Detecting and recovering from a leak

Scan your repo history for accidental tokens

Bash
# Tools like trufflehog, gitleaks, or detect-secrets
brew install trufflehog
trufflehog git file://. --only-verified

# If you find one:
# 1. Go to Settings -> Developer settings -> revoke the token NOW.
# 2. Rotate. Don't rewrite history hoping no one cloned — assume they did.
# 3. Add a pre-commit hook so it can't happen again.
SSH vs PAT — when to use which

Scenario

Recommended

Daily Git pushes from your laptop

SSH key

CI runner that builds and pushes

Fine-grained PAT (least scopes)

Calling the REST API from a script

Fine-grained PAT

Corporate network blocks port 22

PAT over HTTPS

Bot account that opens PRs

Fine-grained PAT or GitHub App

Warning
Treat a PAT exactly like a password — because it is one. Never paste it into chat (including this assistant), never commit it, never log it, never share screenshots that include it.

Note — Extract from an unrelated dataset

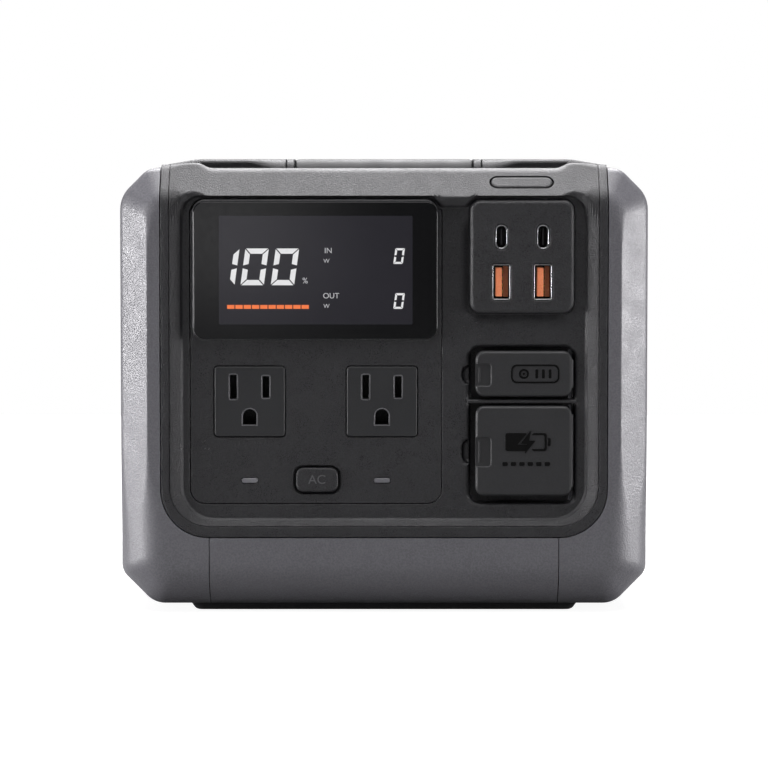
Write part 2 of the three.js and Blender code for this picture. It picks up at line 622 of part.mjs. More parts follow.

If you suspect it has leaked, revoke it before you finish reading this sentence and rotate everywhere it was used.
Tokens beat passwords on every axis
A PAT is more secure than a password (scoped, expiring, revocable, audit-logged) and less convenient than an SSH key (no agent, must rotate). For laptops, prefer SSH. For machines and scripts, prefer fine-grained PATs with the minimum scopes and a short expiry.
Tip
Name your PATs descriptively (`ci-deploy`, `laptop-https`, `release-bot`) so a year later you can tell which one to rotate or revoke. The Last Used column on the tokens page also helps you spot stale tokens to delete.